Elon Musk has announced that a new version of Twitter Blue will include some sort of verification accessible for $8 per month in the US, with the price “adjusted by country proportionate to purchasing power parity.” He announced the shake-up of the premium service by saying that “Twitter’s current lords & peasants system for who has or doesn’t have a blue checkmark is bullshit.”

Musk also says that the service will get you:

Priority in replies, mentions, and search, which Musk argues is “essential to defeat spam/scam”

In contrast to the belief that this is bad for scammers and spammers, I think it's the opposite. Scammers, especially crypto scammers, make so much money that $8 is a steal if it means having their tweets be more visible, hence more victims. The July 2020 twitter hack stole $130k of bitcoin using verified accounts, so $8 is nothing. NFT and 'rug pull' scams not uncommonly make hundreds of thousands of dollars too. Verification is expensive and time consuming, which is how you thwart spammers, by making the costs of spam high. Verified accounts sell for $1k or more on the secondary/dark markets, way more than $8. Or you have to send in a a lot of documents proving you are authentic real person, which is time consuming with a low rate of success (some companies will help you get your Twitter account verified , but for a large fee).

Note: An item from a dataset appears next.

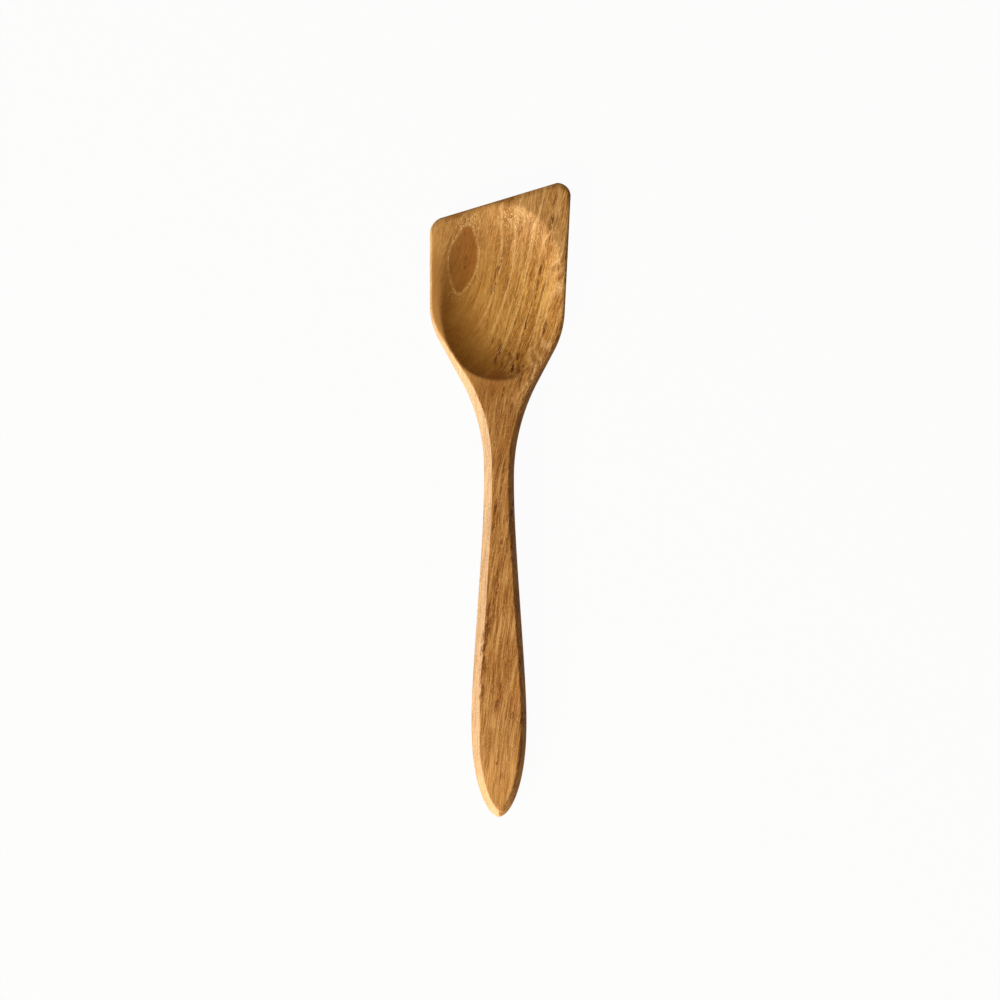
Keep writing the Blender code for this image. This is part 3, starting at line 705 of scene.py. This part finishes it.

'The left' , which includes a lot of journalists, celebrities, and activists, oppose this for obvious reasons. The blue checkmark is a implicit signifier of having politically approved views and being an important person.

Part of the value of verification is that it's hard to obtain. But it does dilute the value of the blue checkmark though, so this means that there will likely be two tiers of verification, with a 'super verification' for important people.

In contrast to the belief that this is bad for scammers and spammers, I think it's the opposite.

You may be right in that it may not fully stop spammers, but I would argue it would definitely reduce how many there are. There's different types of twitter scams, but the most annoying and most prominent one is when a bad actor spams either replies of tweets of prominent people/tags pre selected accounts in their own tweets. This type of spam requires thousands of accounts per round because twitter actually locks such accounts pretty quickly if you abuse it, so they usually make a dozen tweets per account and then move to the next account. So if someone were to pay $8 per account for such campaign, that would be $8000 per 1000 accounts. Even though it could be profitable to pay this much, that's a much more expensive start up cost for these spammers. Currently, one new twitter account can be bought for around $0.25 and software to spam costs anywhere from a few hundred for shitty ones and thousand for good ones. So that raises startup costs from a few hundred bucks to thousands. And if scammers were to actually pay this much, this is a win for twitter because they would be getting a lot of money from these spammers.

this would be true if it was $8 to create any twitter account. Even a tiny nominal fee of $.1 to register a twitter account would probably reduce the spam overall considerably. But $8 to give an ordinary account into one that has special privileges is a good deal.

That makes no sense. If it's not a good deal to get a basic account at $1, let alone $8, then how is it a good deal to spend $8 just to get some minor privileges?

they are not minor though. were talking verification-level privileges. ppl pay $1k or more for this. I think though it will not have all the privileges. But just having your comments rank high and not be put in the spam filter is a major benefit. Worth more than $8 if you have a small business and just need the extra visibility (way cheaper than advertising, which can easily cost $1 per click).

You said (I haven't read myself because Twitter delenda est) that the benefits are:

  • Priority in replies

  • Priority in mentions

  • Priority in search

Those are pretty minor benefits. I sincerely doubt that a scammer will get more than 8x as much value from those as from a normal account (which is what it would mean for them to be willing to pay $8 for verification but unwilling to pay $1 for a normal account). There is also no mention of being immune to spam filters in what you listed there, so unless you forgot to mention it in your OP I'm not sure where that is coming from.

And perhaps people did pay $1000 or more for verified accounts before. Honestly I would never have believed people were that retarded, but I'll take your word for it. But you seem to be assuming that it's because being verified had some great practical benefit. That doesn't seem right to me. Having a verified account (until now at least) was a status symbol. People will pay absurd amount of money for all kinds of status symbols, that doesn't therefore mean they derive material benefit from them. It means people are vain and will do stupid shit to seek status.

Honestly I would never have believed people were that retarded, but I'll take your word for it. But you seem to be assuming that it's because being verified had some great practical benefit.

It's not uncommon for crypto scammers impersonating Musk or some other famous person to make thousands of dollars with a crypto scam using a verified account, hence why they pay $1k for it. A tweet by Musk not uncommonly gets 40k+ comment replies, only 200 at a time can shown, and replies by verified accounts have priority over the non-verified ones and are not buried. For someone promoting a scam that can net thousands of dollars easily, this is worth it.